— BEGIN —

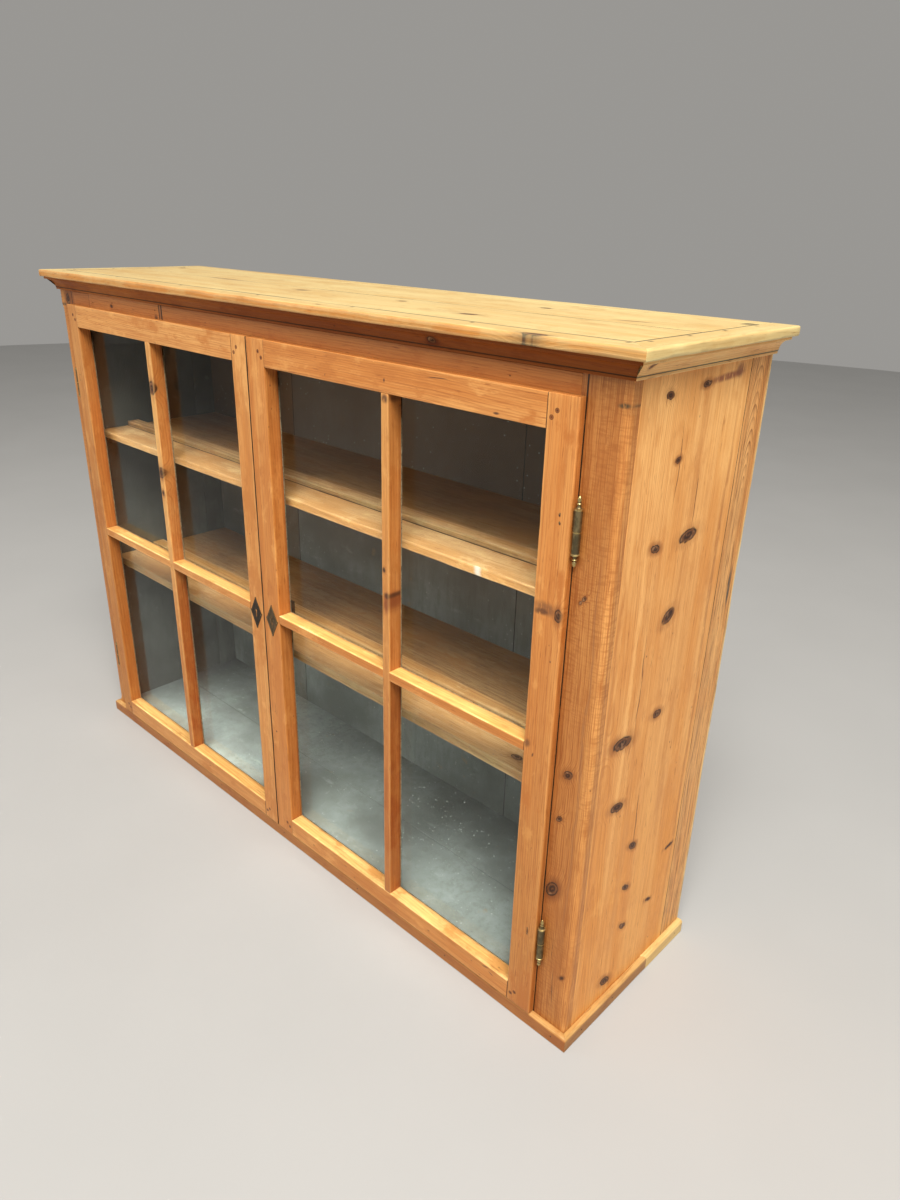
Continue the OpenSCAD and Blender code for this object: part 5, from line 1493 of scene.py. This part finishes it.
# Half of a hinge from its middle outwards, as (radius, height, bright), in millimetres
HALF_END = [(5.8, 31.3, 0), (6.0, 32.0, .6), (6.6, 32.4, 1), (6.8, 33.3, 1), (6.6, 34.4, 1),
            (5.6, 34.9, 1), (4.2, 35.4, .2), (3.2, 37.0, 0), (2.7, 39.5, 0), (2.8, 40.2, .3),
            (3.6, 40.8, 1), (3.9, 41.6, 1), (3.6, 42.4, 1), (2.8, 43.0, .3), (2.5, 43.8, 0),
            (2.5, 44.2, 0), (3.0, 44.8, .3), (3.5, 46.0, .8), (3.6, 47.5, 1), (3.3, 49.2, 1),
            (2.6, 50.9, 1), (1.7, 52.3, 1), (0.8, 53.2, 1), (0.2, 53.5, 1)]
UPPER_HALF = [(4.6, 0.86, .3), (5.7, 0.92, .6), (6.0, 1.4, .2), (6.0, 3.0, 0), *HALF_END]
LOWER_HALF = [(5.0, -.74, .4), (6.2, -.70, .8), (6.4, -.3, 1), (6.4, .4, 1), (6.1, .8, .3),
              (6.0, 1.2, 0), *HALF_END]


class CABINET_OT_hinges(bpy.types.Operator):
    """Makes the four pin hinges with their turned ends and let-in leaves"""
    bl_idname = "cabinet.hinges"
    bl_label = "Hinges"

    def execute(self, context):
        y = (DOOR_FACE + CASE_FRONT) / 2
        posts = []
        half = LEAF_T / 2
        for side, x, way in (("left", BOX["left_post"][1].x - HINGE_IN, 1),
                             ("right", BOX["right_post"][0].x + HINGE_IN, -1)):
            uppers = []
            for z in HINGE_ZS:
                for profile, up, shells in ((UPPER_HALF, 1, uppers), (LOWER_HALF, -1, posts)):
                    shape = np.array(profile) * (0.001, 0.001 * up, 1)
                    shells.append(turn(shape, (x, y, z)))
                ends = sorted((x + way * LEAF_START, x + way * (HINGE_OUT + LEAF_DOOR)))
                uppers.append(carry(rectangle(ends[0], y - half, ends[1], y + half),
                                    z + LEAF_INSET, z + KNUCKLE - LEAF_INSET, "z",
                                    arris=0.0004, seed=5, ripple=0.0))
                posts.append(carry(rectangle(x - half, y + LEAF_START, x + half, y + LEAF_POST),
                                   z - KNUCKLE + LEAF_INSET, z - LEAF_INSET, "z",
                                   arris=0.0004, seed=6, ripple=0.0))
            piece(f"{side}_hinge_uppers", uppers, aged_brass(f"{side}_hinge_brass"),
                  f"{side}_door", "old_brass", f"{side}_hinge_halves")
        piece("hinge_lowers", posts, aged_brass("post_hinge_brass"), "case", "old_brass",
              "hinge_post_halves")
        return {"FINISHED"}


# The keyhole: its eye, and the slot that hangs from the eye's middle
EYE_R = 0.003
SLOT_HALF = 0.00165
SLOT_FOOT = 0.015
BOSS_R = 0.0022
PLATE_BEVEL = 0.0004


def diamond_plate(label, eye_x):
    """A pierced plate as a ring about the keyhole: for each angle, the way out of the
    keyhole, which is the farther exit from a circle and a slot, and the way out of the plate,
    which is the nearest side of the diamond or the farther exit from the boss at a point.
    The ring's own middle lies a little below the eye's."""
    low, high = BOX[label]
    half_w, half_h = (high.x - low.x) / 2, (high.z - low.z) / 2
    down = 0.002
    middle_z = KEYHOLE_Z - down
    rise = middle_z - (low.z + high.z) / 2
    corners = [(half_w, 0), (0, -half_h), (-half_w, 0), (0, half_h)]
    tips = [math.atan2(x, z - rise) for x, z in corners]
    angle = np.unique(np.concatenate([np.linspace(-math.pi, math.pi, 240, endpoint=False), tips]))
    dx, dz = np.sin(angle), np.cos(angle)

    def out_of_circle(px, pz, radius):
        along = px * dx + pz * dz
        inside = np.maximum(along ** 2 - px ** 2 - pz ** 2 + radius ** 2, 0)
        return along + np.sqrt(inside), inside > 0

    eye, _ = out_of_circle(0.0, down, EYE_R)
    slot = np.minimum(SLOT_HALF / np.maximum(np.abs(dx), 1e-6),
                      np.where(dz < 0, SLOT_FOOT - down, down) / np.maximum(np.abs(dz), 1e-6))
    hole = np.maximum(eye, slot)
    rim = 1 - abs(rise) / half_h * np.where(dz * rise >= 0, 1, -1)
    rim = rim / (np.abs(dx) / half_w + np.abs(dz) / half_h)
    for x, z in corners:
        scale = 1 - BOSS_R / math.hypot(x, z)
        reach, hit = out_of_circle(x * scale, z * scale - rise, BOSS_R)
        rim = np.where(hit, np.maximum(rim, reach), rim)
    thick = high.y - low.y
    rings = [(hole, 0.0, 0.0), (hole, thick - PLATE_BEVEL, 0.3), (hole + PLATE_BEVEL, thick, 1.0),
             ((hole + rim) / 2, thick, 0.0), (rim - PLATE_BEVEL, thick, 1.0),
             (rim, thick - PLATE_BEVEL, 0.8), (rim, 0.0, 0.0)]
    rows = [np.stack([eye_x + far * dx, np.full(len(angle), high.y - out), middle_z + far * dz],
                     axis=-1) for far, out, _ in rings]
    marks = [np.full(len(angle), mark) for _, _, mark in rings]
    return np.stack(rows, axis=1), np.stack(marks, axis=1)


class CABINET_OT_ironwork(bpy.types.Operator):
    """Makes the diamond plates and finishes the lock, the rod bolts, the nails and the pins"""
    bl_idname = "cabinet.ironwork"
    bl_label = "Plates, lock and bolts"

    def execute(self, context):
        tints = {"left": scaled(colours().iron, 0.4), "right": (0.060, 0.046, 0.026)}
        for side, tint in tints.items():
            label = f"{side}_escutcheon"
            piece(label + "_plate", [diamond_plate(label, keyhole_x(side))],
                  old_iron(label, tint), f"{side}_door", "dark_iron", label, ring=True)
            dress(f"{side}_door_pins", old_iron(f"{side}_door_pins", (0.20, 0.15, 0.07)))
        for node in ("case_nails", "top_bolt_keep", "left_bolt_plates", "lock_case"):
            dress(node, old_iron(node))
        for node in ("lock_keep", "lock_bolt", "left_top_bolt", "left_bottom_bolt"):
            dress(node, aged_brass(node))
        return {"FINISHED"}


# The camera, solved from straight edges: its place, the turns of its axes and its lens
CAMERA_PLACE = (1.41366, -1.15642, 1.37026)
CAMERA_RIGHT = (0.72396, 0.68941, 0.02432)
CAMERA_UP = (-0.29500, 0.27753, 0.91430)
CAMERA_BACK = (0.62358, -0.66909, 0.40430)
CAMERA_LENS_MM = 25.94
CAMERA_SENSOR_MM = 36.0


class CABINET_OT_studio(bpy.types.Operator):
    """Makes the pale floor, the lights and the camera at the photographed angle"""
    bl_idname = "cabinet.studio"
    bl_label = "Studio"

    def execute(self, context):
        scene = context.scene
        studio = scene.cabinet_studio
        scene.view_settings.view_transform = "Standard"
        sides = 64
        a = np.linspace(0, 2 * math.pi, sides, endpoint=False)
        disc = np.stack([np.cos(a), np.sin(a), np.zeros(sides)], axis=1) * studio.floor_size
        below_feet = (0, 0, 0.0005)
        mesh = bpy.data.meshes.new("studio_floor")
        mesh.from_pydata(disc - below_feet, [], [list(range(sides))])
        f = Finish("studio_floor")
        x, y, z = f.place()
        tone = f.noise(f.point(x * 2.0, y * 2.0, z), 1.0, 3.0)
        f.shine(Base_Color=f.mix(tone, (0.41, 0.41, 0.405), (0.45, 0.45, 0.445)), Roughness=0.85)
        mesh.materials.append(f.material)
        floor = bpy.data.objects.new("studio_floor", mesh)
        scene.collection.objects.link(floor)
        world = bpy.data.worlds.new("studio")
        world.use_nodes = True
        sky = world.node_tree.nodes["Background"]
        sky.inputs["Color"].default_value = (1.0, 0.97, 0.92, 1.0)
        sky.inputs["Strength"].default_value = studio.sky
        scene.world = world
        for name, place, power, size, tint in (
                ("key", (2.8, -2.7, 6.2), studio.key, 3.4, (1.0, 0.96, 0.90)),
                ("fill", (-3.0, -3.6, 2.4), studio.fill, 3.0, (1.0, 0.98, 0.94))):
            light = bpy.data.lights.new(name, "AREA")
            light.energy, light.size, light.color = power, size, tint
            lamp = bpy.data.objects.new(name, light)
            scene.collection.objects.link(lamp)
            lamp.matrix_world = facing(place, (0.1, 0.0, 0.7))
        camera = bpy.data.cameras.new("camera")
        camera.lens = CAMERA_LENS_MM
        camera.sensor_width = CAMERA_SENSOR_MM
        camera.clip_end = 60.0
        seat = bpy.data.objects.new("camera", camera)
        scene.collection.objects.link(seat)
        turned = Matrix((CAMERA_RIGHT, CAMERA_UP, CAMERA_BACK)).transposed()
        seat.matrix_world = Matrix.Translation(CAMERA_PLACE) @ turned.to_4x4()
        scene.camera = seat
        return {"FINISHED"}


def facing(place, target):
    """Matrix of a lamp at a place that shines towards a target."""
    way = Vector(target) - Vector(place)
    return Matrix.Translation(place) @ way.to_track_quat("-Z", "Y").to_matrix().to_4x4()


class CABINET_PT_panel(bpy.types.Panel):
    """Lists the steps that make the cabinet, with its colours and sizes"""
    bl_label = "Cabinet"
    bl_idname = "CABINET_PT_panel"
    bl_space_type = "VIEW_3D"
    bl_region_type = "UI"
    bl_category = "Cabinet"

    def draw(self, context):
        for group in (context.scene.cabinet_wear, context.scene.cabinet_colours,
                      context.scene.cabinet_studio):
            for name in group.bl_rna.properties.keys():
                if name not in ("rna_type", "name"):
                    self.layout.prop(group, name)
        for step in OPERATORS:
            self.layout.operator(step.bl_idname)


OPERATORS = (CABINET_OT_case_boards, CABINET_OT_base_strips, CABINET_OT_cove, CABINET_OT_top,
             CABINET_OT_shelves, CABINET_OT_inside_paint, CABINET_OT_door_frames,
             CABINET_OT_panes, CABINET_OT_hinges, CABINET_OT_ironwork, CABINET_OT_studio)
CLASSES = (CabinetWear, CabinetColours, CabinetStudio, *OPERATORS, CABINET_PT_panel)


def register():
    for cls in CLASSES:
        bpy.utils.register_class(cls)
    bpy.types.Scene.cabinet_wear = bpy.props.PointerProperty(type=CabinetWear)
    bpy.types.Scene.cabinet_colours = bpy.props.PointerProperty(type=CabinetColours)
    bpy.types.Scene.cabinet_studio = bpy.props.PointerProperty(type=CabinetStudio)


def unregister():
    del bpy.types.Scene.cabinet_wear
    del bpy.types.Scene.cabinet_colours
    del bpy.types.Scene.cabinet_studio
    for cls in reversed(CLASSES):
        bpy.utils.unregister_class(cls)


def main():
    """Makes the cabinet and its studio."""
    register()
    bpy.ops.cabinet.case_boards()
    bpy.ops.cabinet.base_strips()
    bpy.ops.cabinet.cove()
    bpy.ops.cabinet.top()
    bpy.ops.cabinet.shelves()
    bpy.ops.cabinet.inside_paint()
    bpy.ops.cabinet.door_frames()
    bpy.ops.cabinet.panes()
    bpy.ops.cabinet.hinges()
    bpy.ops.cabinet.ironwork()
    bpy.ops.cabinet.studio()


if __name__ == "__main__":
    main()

— END —
— BEGIN —

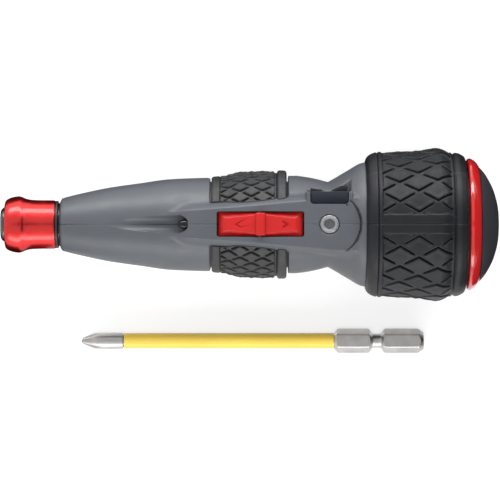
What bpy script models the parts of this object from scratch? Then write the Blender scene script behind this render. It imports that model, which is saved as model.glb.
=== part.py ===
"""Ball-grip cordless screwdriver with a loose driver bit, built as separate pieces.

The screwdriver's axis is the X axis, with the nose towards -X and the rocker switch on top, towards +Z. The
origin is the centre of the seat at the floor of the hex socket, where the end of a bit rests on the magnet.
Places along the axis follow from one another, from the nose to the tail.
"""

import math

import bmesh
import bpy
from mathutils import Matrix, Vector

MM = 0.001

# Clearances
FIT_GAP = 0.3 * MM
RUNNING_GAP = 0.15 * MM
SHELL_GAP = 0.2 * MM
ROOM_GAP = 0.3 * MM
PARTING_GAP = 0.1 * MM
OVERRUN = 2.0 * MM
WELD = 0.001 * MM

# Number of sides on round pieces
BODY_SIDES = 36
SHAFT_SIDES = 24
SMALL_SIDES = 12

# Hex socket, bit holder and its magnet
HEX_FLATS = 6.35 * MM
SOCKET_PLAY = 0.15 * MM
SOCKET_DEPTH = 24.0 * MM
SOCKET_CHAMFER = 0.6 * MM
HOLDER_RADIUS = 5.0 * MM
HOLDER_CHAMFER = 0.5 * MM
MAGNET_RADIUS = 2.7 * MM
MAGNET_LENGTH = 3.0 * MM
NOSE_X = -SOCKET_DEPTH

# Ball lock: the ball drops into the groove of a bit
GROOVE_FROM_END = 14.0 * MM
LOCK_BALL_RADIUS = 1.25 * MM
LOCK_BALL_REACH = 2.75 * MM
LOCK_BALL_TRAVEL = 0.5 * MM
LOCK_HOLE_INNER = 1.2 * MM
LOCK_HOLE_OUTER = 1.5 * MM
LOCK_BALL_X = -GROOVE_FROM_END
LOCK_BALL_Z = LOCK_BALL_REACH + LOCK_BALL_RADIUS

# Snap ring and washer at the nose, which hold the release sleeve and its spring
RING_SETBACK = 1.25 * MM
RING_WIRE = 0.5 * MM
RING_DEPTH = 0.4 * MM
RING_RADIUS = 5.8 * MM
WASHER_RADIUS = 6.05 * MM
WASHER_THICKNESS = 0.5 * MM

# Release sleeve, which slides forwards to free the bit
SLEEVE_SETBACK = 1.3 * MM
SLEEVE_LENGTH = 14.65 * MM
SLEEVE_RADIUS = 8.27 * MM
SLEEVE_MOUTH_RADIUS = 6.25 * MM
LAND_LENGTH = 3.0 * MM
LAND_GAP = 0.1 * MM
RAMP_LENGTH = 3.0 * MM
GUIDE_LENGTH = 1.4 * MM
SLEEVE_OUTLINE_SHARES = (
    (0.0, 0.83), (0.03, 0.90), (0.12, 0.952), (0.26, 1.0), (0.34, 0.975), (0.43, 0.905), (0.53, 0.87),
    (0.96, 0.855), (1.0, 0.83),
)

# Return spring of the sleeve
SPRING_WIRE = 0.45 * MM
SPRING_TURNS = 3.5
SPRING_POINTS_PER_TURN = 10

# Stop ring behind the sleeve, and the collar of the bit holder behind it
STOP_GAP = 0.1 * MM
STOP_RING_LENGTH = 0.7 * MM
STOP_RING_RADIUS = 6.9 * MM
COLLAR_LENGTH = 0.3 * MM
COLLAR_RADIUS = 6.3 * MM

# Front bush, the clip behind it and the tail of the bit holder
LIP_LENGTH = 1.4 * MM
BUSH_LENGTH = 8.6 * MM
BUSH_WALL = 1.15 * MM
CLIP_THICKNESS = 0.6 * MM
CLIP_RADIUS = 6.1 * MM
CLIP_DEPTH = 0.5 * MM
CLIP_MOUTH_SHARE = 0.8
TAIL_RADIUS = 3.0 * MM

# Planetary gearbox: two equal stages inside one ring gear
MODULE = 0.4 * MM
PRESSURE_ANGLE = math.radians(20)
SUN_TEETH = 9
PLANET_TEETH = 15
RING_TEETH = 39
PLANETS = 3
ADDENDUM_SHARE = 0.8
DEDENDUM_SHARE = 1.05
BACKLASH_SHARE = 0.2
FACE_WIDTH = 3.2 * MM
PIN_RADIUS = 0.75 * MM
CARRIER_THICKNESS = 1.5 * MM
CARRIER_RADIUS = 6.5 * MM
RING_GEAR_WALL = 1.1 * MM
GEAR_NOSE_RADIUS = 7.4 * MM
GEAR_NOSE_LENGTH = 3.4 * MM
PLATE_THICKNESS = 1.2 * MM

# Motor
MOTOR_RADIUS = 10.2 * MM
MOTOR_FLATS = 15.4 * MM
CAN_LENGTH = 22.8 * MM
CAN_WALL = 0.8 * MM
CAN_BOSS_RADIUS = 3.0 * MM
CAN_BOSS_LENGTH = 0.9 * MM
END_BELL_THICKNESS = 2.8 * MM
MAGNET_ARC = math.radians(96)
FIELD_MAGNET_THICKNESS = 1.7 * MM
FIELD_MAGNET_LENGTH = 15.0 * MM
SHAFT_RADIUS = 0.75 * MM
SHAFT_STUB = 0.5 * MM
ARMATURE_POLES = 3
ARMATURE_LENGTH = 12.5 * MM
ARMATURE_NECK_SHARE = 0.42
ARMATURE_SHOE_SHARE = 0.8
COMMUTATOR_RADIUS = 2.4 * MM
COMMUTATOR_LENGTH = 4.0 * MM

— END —

▶ _SET PROBLEM_
From the records above, quote only the lines running from the line with "What bpy script" to the line with "as separate pieces.", both lines included.

▶ _RESULT_
What bpy script models the parts of this object from scratch? Then write the Blender scene script behind this render. It imports that model, which is saved as model.glb.
=== part.py ===
"""Ball-grip cordless screwdriver with a loose driver bit, built as separate pieces.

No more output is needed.